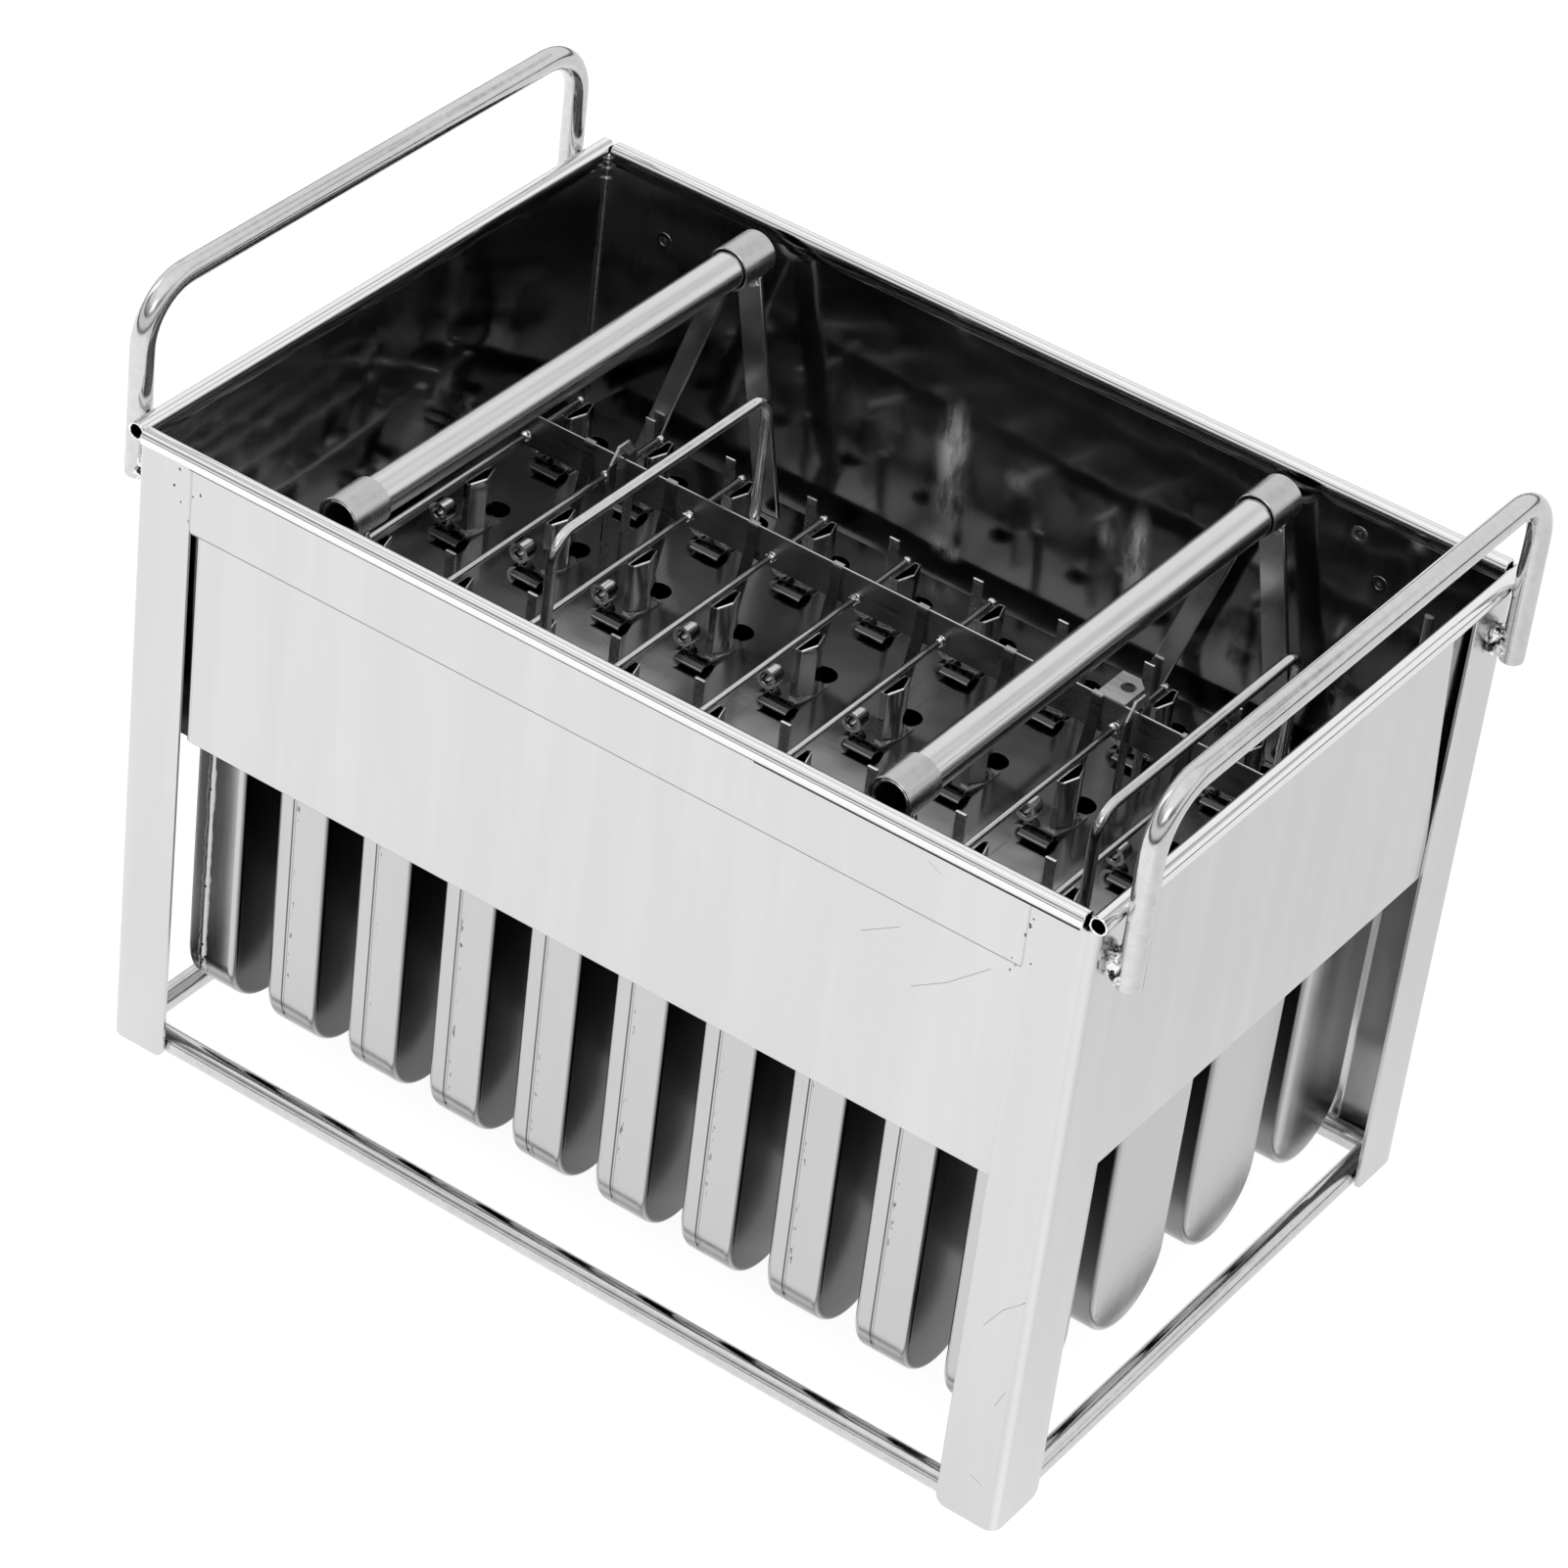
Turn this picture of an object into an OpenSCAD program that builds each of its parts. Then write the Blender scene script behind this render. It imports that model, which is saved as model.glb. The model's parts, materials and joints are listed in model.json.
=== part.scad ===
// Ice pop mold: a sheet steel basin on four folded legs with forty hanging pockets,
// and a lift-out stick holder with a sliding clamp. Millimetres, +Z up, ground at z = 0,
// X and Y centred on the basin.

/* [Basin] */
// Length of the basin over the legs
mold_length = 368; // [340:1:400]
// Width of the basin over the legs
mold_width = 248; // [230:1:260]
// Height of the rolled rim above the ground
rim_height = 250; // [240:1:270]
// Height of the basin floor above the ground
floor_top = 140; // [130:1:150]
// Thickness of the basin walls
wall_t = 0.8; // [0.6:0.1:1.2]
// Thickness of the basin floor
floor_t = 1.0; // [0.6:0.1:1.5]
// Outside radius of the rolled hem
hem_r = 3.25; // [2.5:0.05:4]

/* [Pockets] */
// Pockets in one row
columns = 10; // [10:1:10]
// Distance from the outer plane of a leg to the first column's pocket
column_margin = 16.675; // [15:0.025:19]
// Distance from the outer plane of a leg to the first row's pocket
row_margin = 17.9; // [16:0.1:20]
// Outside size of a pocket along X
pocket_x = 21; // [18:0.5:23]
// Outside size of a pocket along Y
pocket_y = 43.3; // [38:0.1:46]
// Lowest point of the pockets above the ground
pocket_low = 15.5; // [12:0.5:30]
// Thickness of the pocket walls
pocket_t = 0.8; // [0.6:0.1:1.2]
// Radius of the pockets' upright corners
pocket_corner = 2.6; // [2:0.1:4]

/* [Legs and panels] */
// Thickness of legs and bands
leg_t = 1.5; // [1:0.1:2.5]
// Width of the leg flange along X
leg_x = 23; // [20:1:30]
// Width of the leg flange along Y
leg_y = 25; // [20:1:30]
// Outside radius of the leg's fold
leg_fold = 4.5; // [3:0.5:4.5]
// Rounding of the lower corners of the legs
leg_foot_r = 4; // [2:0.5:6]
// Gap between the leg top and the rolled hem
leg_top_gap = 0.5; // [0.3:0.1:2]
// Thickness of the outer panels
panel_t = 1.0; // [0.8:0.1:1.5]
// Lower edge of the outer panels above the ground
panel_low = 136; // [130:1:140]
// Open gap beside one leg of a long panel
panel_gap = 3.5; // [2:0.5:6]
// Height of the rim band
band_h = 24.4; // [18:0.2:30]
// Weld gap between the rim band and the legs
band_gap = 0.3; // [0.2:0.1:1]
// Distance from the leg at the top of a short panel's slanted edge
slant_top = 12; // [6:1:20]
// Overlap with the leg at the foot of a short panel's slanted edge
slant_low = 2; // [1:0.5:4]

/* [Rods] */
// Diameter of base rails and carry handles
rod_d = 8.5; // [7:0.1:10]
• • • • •
» **WHAT IS REQUIRED**: Write the listing out again, exactly as it reads.

» **RESULT BELOW**:
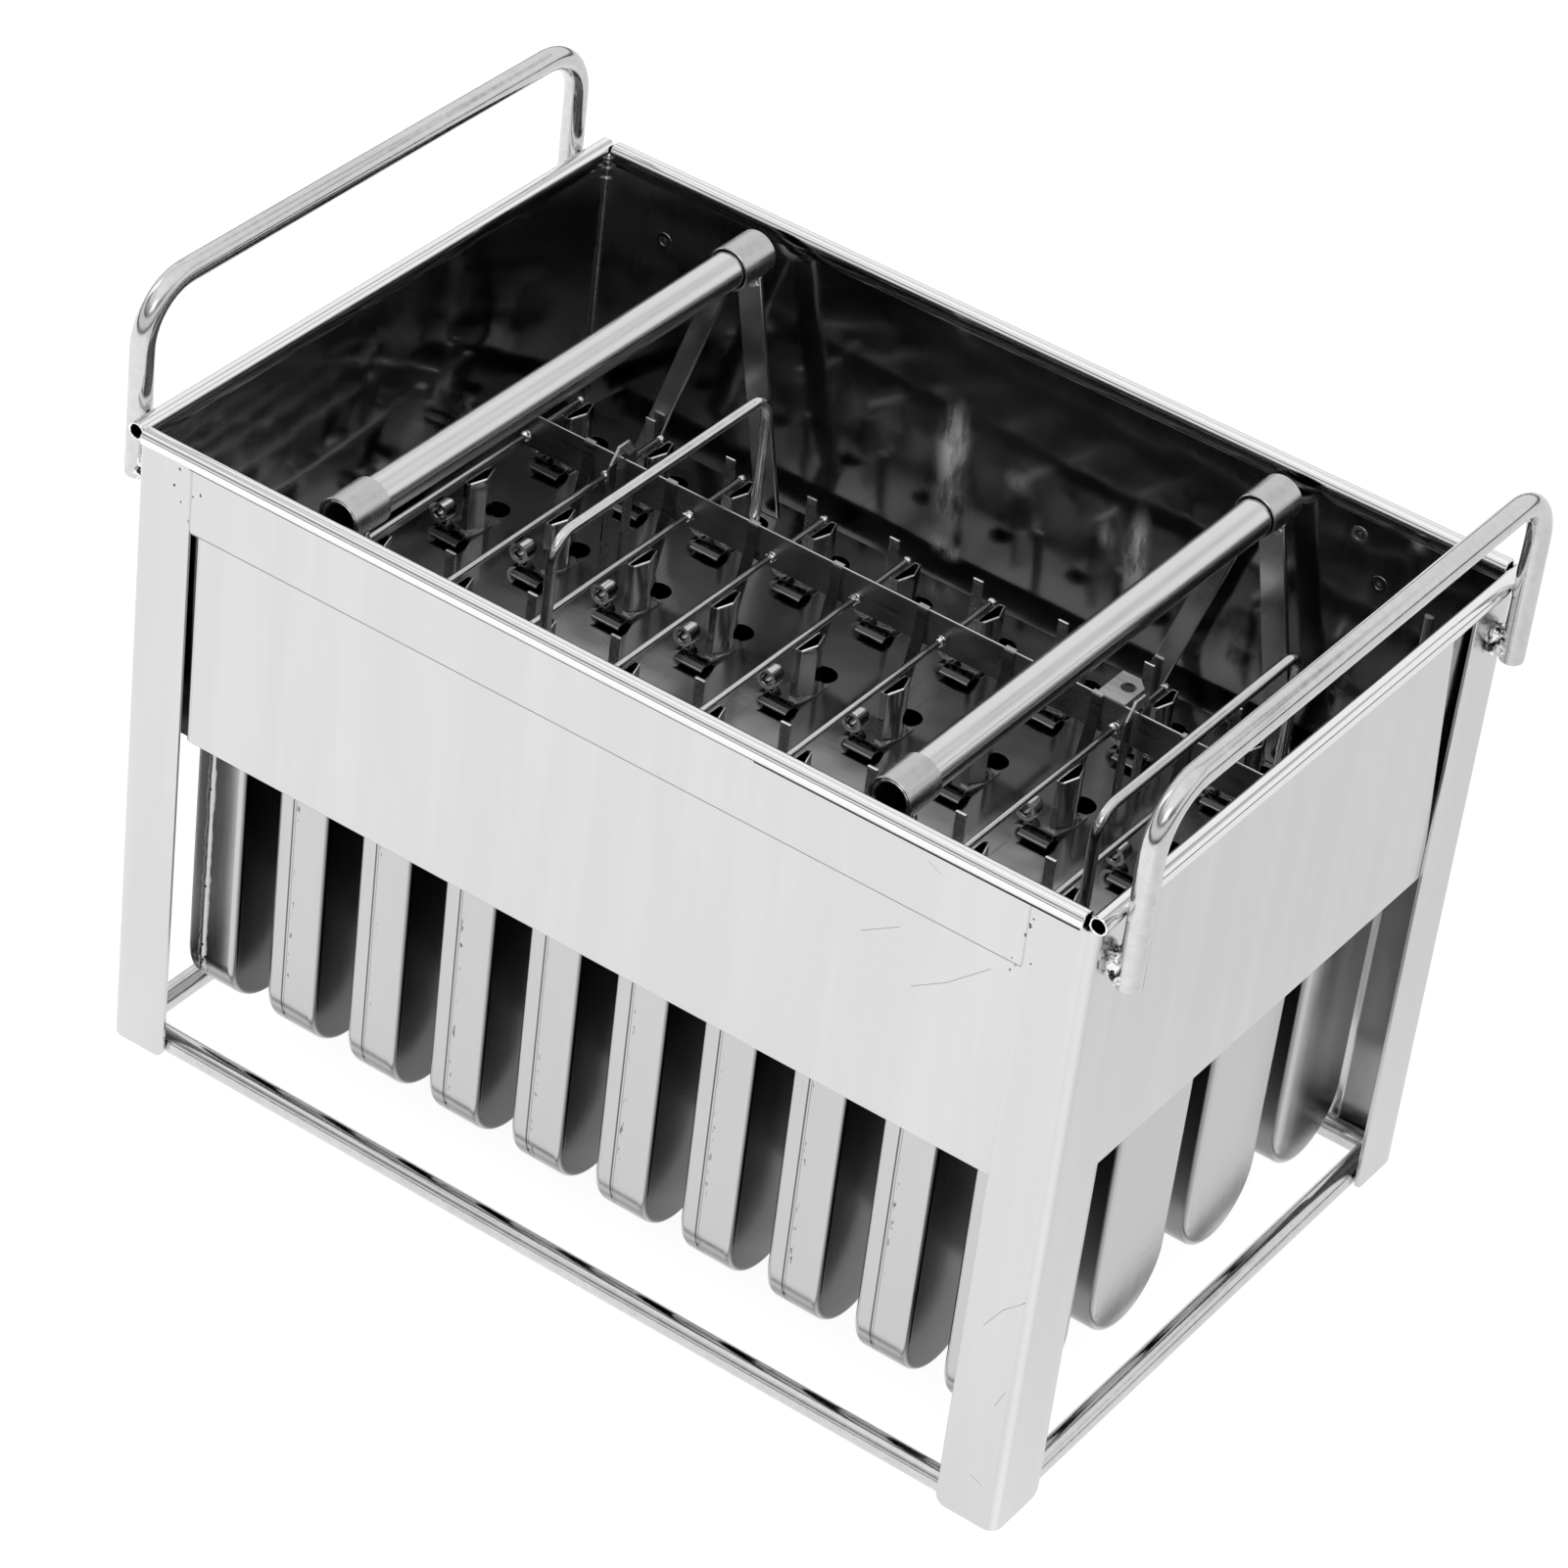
Turn this picture of an object into an OpenSCAD program that builds each of its parts. Then write the Blender scene script behind this render. It imports that model, which is saved as model.glb. The model's parts, materials and joints are listed in model.json.
=== part.scad ===
// Ice pop mold: a sheet steel basin on four folded legs with forty hanging pockets,
// and a lift-out stick holder with a sliding clamp. Millimetres, +Z up, ground at z = 0,
// X and Y centred on the basin.

/* [Basin] */
// Length of the basin over the legs
mold_length = 368; // [340:1:400]
// Width of the basin over the legs
mold_width = 248; // [230:1:260]
// Height of the rolled rim above the ground
rim_height = 250; // [240:1:270]
// Height of the basin floor above the ground
floor_top = 140; // [130:1:150]
// Thickness of the basin walls
wall_t = 0.8; // [0.6:0.1:1.2]
// Thickness of the basin floor
floor_t = 1.0; // [0.6:0.1:1.5]
// Outside radius of the rolled hem
hem_r = 3.25; // [2.5:0.05:4]

/* [Pockets] */
// Pockets in one row
columns = 10; // [10:1:10]
// Distance from the outer plane of a leg to the first column's pocket
column_margin = 16.675; // [15:0.025:19]
// Distance from the outer plane of a leg to the first row's pocket
row_margin = 17.9; // [16:0.1:20]
// Outside size of a pocket along X
pocket_x = 21; // [18:0.5:23]
// Outside size of a pocket along Y
pocket_y = 43.3; // [38:0.1:46]
// Lowest point of the pockets above the ground
pocket_low = 15.5; // [12:0.5:30]
// Thickness of the pocket walls
pocket_t = 0.8; // [0.6:0.1:1.2]
// Radius of the pockets' upright corners
pocket_corner = 2.6; // [2:0.1:4]

/* [Legs and panels] */
// Thickness of legs and bands
leg_t = 1.5; // [1:0.1:2.5]
// Width of the leg flange along X
leg_x = 23; // [20:1:30]
// Width of the leg flange along Y
leg_y = 25; // [20:1:30]
// Outside radius of the leg's fold
leg_fold = 4.5; // [3:0.5:4.5]
// Rounding of the lower corners of the legs
leg_foot_r = 4; // [2:0.5:6]
// Gap between the leg top and the rolled hem
leg_top_gap = 0.5; // [0.3:0.1:2]
// Thickness of the outer panels
panel_t = 1.0; // [0.8:0.1:1.5]
// Lower edge of the outer panels above the ground
panel_low = 136; // [130:1:140]
// Open gap beside one leg of a long panel
panel_gap = 3.5; // [2:0.5:6]
// Height of the rim band
band_h = 24.4; // [18:0.2:30]
// Weld gap between the rim band and the legs
band_gap = 0.3; // [0.2:0.1:1]
// Distance from the leg at the top of a short panel's slanted edge
slant_top = 12; // [6:1:20]
// Overlap with the leg at the foot of a short panel's slanted edge
slant_low = 2; // [1:0.5:4]

/* [Rods] */
// Diameter of base rails and carry handles
rod_d = 8.5; // [7:0.1:10]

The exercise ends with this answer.